Justice Anthony M. Kennedy bolstered his majority decision upholding DNA testing for arrestees last week with a quote from a book called Actual Innocence, written by the founders of the Innocence Project, the New York Times reports. The project uses DNA testing to help free the wrongly convicted.

The shortened quote was not “especially punctilious,” the Times says. One of the authors, Peter Neufeld, tells the Times that the shortened passage wrongly suggests the writers were endorsing arrestee databases, when they were actually promoting the testing of crime scene evidence.

Here is the quote from the book in Kennedy’s opinion, with the ellipses and brackets he used: “[P]rompt [DNA] testing … would speed up apprehension of criminals before they commit additional crimes, and prevent the grotesque detention of … innocent people.”

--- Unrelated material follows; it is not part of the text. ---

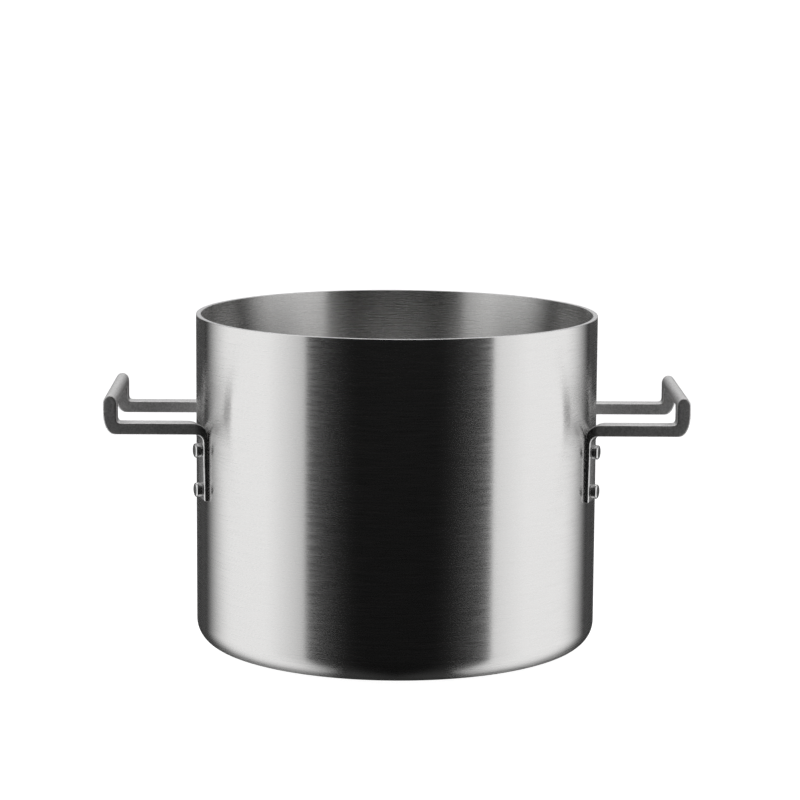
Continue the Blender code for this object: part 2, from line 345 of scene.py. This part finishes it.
def smooth_by_angle(mesh, angle_deg):
    """Smooth shading, with edges sharper than the angle left as creases."""
    limit = math.radians(angle_deg)
    bm = bmesh.new()
    bm.from_mesh(mesh)
    for face in bm.faces:
        face.smooth = True
    for edge in bm.edges:
        edge.smooth = len(edge.link_faces) == 2 and edge.calc_face_angle() < limit
    bm.to_mesh(mesh)
    bm.free()


def soften(obj, grid, passes):
    """Round every edge and corner alike, as on a cast and blasted part."""
    even = obj.modifiers.new("even", 'REMESH')
    even.mode = 'VOXEL'
    even.voxel_size = grid
    even.use_smooth_shade = True
    rounded = obj.modifiers.new("rounded", 'SMOOTH')
    rounded.factor = SMOOTHING_FACTOR
    rounded.iterations = passes
    apply_modifiers(obj)


def keep_shading(obj, uncut):
    """Copy the shading normals of the uncut form, so that cut holes leave no creases."""
    modifier = obj.modifiers.new("normals", 'DATA_TRANSFER')
    modifier.object = uncut
    modifier.use_loop_data = True
    modifier.data_types_loops = {'CUSTOM_NORMAL'}
    modifier.loop_mapping = 'POLYINTERP_NEAREST'
    apply_modifiers(obj)


# ---------------------------------------------------------------- shader tools

class Graph:
    """Short calls for building one node tree."""

    def __init__(self, tree):
        self.tree = tree

    def add(self, kind, **settings):
        node = self.tree.nodes.new(kind)
        for name, value in settings.items():
            setattr(node, name, value)
        return node

    def feed(self, socket, value):
        """Link an output socket, or set a plain number or colour."""
        if isinstance(value, bpy.types.NodeSocket):
            self.tree.links.new(value, socket)
        else:
            socket.default_value = value

    def math(self, operation, first, second=0.0):
        node = self.add("ShaderNodeMath", operation=operation)
        self.feed(node.inputs[0], first)
        self.feed(node.inputs[1], second)
        return node.outputs[0]

    def ramp(self, value, low, high, to_low=0.0, to_high=1.0, smooth=True):
        """Map value from low..high to to_low..to_high, held at both ends."""
        kind = 'SMOOTHSTEP' if smooth else 'LINEAR'
        node = self.add("ShaderNodeMapRange", interpolation_type=kind)
        names = ("Value", "From Min", "From Max", "To Min", "To Max")
        for name, number in zip(names, (value, low, high, to_low, to_high)):
            self.feed(node.inputs[name], number)
        return node.outputs[0]

    def place(self):
        return self.add("ShaderNodeTexCoord").outputs["Object"]

    def split(self, vector):
        node = self.add("ShaderNodeSeparateXYZ")
        self.feed(node.inputs[0], vector)
        return node.outputs

    def span(self, x, y):
        """Length of the flat vector (x, y)."""
        squares = self.math('ADD', self.math('MULTIPLY', x, x), self.math('MULTIPLY', y, y))
        return self.math('SQRT', squares)

    def noise(self, vector, scale, detail=2.0, roughness=0.5):
        node = self.add("ShaderNodeTexNoise")
        self.feed(node.inputs["Vector"], vector)
        node.inputs["Scale"].default_value = scale
        node.inputs["Detail"].default_value = detail
        node.inputs["Roughness"].default_value = roughness
        return node.outputs["Fac"]

    def radius(self, place):
        """Distance of a place from the Z axis."""
        flat = self.add("ShaderNodeVectorMath", operation='MULTIPLY')
        self.feed(flat.inputs[0], place)
        flat.inputs[1].default_value = (1.0, 1.0, 0.0)
        length = self.add("ShaderNodeVectorMath", operation='LENGTH')
        self.feed(length.inputs[0], flat.outputs[0])
        return length.outputs["Value"]

    def bump(self, height, distance, strength):
        node = self.add("ShaderNodeBump")
        self.feed(node.inputs["Height"], height)
        node.inputs["Distance"].default_value = distance
        node.inputs["Strength"].default_value = strength
        return node.outputs[0]

    def grey(self, value, tint):
        """A metal's colour: its tint scaled by value."""
        node = self.add("ShaderNodeMix", data_type='RGBA', blend_type='MULTIPLY')
        node.inputs["Factor"].default_value = 1.0
        node.inputs["A"].default_value = (*tint, 1.0)
        self.feed(node.inputs["B"], value)
        return node.outputs["Result"]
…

According to the Times, “Those first three dots covered a lot of ground. They took the place of more than six sentences and suggested a different point than the one the authors were making. The original passage concerned evidence collected at crime scenes, not from people who might be connected to it.”

The second three dots covered only two omitted words: “thousands of.” The phrase without the ellipses would read “the grotesque detention of thousands of innocent people.” The Times offers a reason for this omission: “Justice Kennedy apparently did not want to endorse the possibility that the criminal justice system had such widespread shortcomings,” the story says.